What she didn't state and signs didn't indicate was that this was the exit from the seure area.  We walked down a long long hallway with not a soul in it.  There were a few other lost souls way behind us but we were basically on our on.  We found a floor cleaner who gave us an indication of our plight.  We would have to go back through security and find Gate 80 all in the next 20 minutes.  Our two hour cushion was now down to 1,200 seconds.

We raced down long hallways, took an elevator (lift) and ran to the security area nearest Gate 80.  The lines were long and snaked back and forth seemingly forever.  We made it to the desk where they scan your face.  Sue's hair was now in her eyes and they couldn't match her with her passport.  Several finger passes through her hair and finally they thought Sue was Sue.  We now sprinted down 9 more hallways, around three major roundabouts, across a bridge, over the river and through the woods before spotting Gate 80 with the sign that said the gate was closed.

This was just one more one more stab of British humor.  We still had 8 minutes to spare.  We were now to face the Aer Lingus luggage screening.  Aer Lingus thinks (listen up Lilies) a normal US suitcase is Air Cargo, a US roll aboard is checked luggage with penalties.  Our smaller, European standard bags were close to their limits but were yanked at the gate for check in.  We did dodge the 15 Euro baggage charge which would have cost us about $42 US.

On board the flight we found out that Aer Lingus is not in the business of air travel.  They are in the business of running a small retail outlet at 30,000 feet.  On our 50 minute flight the crew came down the aisle and asked if we would like something to drink.  Sue asked for a glass of water.  The flight attendant gave her a strange look and indicated Sue would get her water when she was through with this run of beverages.  Observation found that they sold everything.  Cokes were 2 Euros, a cup of coffee was 2.50 Euros and a shot of Jameson's Irish whiskey was 7 Euros.
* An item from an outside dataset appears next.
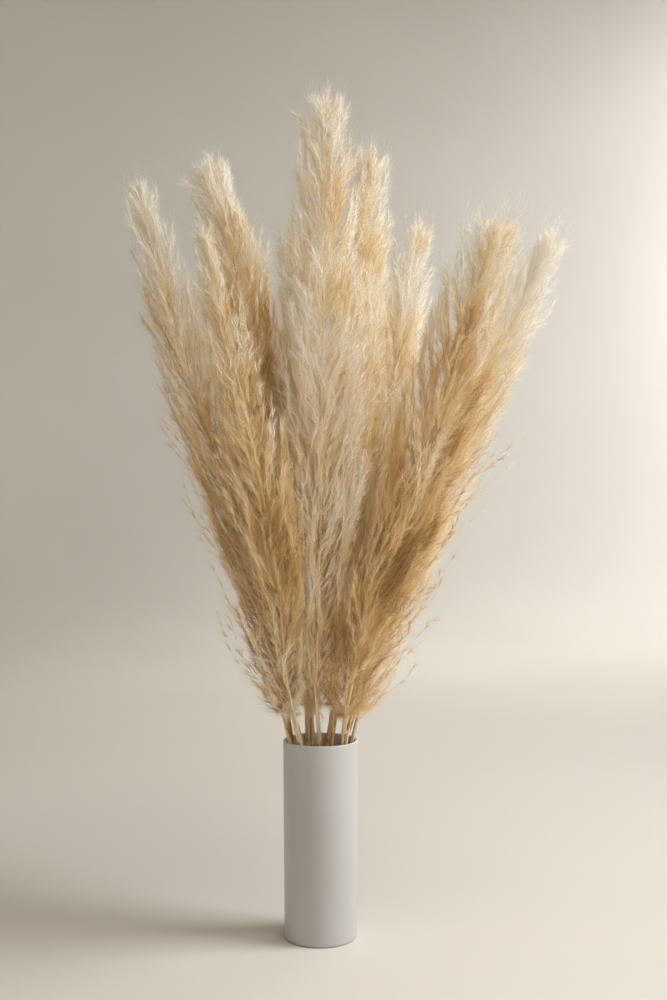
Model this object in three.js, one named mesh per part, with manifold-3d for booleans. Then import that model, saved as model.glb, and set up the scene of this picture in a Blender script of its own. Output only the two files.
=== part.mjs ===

We though they were joking when they gave the safety presentation.  "In the event of a loss of cabin pressure, please insert 5 Euros in your armrest slot and an oxygen mask will be deployed."  "Life vests may be had when exiting the craft for a mere ten Euros."

We saw our flight attendant once more when she made a run with ballcaps, tee shirts, key chains and paperbacks.  They also made a pitch for a whole array of duty free merchandise including booze, perfume and an Irish birth control product which turned out to be a picture of Margaret Thatcher.
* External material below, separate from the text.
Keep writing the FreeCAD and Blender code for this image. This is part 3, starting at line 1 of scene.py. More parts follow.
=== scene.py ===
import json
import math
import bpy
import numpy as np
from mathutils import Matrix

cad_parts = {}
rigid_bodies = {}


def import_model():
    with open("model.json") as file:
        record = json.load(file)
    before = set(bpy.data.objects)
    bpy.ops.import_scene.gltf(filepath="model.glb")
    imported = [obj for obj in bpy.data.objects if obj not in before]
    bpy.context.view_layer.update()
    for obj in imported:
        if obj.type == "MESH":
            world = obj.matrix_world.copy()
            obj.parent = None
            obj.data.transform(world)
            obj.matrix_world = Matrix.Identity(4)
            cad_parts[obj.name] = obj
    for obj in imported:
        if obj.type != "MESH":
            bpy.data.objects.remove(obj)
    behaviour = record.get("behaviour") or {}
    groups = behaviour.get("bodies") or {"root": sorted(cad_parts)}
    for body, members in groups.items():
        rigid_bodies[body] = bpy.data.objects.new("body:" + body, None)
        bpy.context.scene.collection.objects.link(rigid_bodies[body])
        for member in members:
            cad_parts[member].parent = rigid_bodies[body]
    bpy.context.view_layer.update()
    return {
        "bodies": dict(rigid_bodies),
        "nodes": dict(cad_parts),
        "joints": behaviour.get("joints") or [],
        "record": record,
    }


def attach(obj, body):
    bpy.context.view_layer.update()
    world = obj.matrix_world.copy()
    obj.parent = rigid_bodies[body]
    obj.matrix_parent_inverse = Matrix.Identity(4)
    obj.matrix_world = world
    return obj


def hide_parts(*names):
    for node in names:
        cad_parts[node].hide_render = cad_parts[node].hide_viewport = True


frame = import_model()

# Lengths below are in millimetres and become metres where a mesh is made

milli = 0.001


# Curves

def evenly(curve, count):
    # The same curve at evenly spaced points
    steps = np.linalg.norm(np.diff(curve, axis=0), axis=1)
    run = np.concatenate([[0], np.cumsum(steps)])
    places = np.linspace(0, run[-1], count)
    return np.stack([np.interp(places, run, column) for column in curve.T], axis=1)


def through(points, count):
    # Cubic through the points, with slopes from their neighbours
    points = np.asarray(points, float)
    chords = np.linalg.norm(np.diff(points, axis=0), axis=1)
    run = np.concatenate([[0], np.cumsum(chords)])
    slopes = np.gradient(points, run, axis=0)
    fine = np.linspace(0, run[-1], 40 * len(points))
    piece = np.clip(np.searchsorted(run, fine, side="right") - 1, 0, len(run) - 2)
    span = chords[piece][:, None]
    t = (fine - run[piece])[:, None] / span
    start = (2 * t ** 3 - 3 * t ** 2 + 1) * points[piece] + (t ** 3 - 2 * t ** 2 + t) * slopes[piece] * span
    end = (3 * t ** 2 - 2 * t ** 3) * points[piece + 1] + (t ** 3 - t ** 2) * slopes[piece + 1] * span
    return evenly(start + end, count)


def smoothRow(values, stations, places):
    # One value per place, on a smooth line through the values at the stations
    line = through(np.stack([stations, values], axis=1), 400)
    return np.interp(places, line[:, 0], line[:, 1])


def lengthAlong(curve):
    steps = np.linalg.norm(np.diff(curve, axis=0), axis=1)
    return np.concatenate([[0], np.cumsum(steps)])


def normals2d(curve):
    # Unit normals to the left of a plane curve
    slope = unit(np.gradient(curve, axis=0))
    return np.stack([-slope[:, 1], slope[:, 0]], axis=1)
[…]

Our driver met us at the airport and drove us in the direction of Dublin.  This too was to be not with out incident as it seems we arrived in the middle of their World Series.  Actually it is Hurling.  This is a sport played by amateurs that turns out to be their equivalent to our Super Bowl.  If I seem to be mixing my sports analogies this is only because the sport defies a direct comparison.  It seems to be a cross between football, hockey, croquet, soccer, baseball and a Teamsters union strike from the 1950's.  It involves a small leather ball and eleven men on each side with long flat sticks.  The objective seems to be to run with the ball when you can and then you whack the ball to the other end of a large almost square looking field.  There is a goal post for each side with a goalie guarded net beneath the goal.  If the ball is hit through the upper posts they get one point and a ball hit into the lower net gains three.
In Hurling you get 4 points if you break your opponent's knee

We watched the whole thing from our hotel bar where I was served my first Irish Guinness.  The game ended in a tie so everyone went home happy.  A playoff is now scheduled for September 30th.  This is the first tie in over 50 years..

My first general observtion of Ireland is that I was misinformed that they speak English here.  It is close but I understand about as much when they speak as I do at home listening to two Miamians talking the official language of our town, Spanish.